2. Assessment of Income from Interest, Commission, and Sale of Assets:
The Ld. CIT argued that the AO wrongly treated the income from interest, commission, and sale of assets as business income, whereas it should have been assessed under "Income from Other Sources" and "Capital Gains." The assessee contended that the interest received was from advances made out of business funds to reduce the burden of interest payable to the bank, thus it was business income. Similarly, the commission was received for rendering services related to the business, and the profit on the sale of assets was treated in accordance with Section 32 by reducing the sale value from the WDV of block assets. The Tribunal found merit in the assessee's submission, noting that similar incomes were treated as business income in earlier years, and thus the rule of consistency applied.

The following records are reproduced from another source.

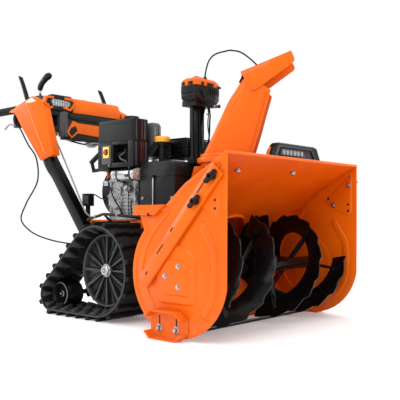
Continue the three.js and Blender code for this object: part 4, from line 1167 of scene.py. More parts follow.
def idler(name, side):
    spool = Shape()
    out = (side, 0, 0)
    centre = (0, *IDLER)
    a, b = IDLER_HALF
    rim = [(a, 38), (a, 50), (a + 8, 51), (a + 14, 46), (b - 14, 46), (b - 8, 51), (b - 1, 50), (b, 47),
           (b, 43),
           (b - 5, 40), (b - 14, 38), (a + 14, 38)]
    spool.spun(centre, out, rim, "black_plastic", 40, loop=True)
    web = [(b - 26, 12), (b - 18, 20), (b - 20, 40), (b - 26, 40)]
    spool.spun(centre, out, web, "black_plastic", 32, loop=True)
    spool.spun(centre, out, [(a + 4, 11), (a + 4, 19), (b - 10, 19), (b - 8, 17), (b - 8, 11)],
               "black_plastic", 24, loop=True)
    spool.spun(centre, out, [(b - 1.5, 49), (b + 0.4, 48.6), (b + 0.4, 44), (b - 1.5, 43.5)], "light_grey",
               40, loop=True)
    spool.spun((side * (b - 9), *IDLER), out, [(0, 15), (2, 15), (2.5, 14)], "bright_steel", 20)
    spool.bolt((side * (b - 7), *IDLER), direction(side, 0, 0), 14, 8, washer=False)
    return spool.done(f"{name}_idler_wheel", f"idler_wheel_{name}", bevel=0.6, sharp=40,
                      replaces=[f"idler_wheel_{name}"])


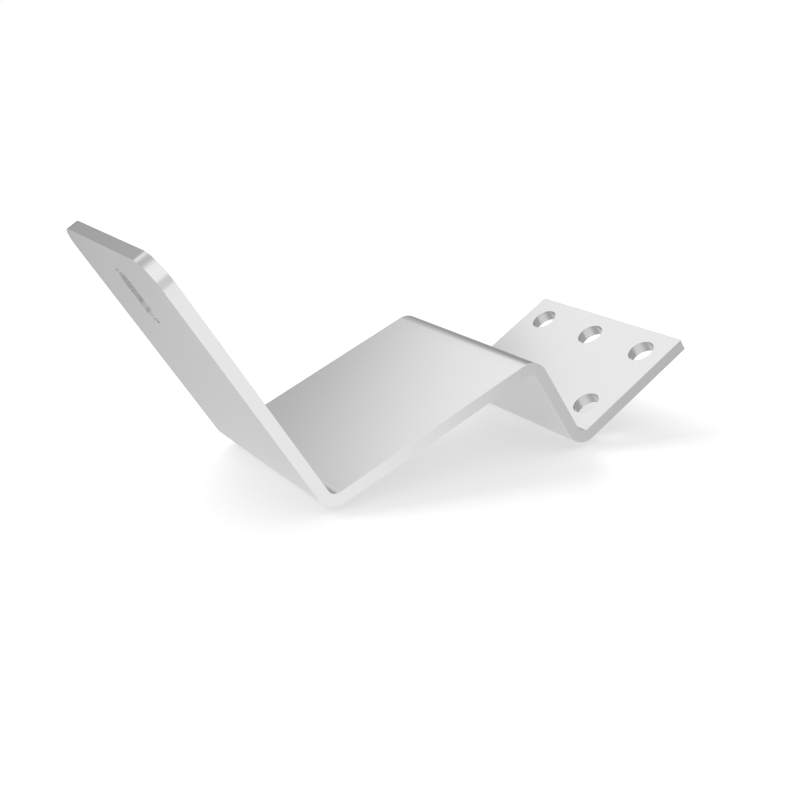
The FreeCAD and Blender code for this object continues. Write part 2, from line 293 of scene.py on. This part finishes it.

3. Legitimacy of Set-Off of Brought Forward Unabsorbed Business Losses:
The Ld. CIT held that the AO allowed an incorrect set-off of brought forward unabsorbed business losses against income from interest, commission, and sale of assets, which should be taxed under separate heads. The assessee argued that the AO had considered all details and rightly allowed the set-off as business income. The Tribunal noted that the AO had adopted one of the permissible views, and the CIT's disagreement did not render the AO's order erroneous or prejudicial to the revenue. The Tribunal referred to the Supreme Court's ruling in CIT Vs. Green World Corporation, emphasizing that an assessment order should not be interfered with simply because another view is possible.

Conclusion:
The Tribunal concluded that the Ld. CIT was not justified in setting aside the assessment order by invoking Section 263. The AO had made proper inquiries and applied his mind before allowing the set-off, and the CIT's invocation of Section 263 was not warranted. Consequently, the Tribunal set aside the impugned order and restored the assessment order passed by the AO.

Result:
The appeal of the assessee was allowed.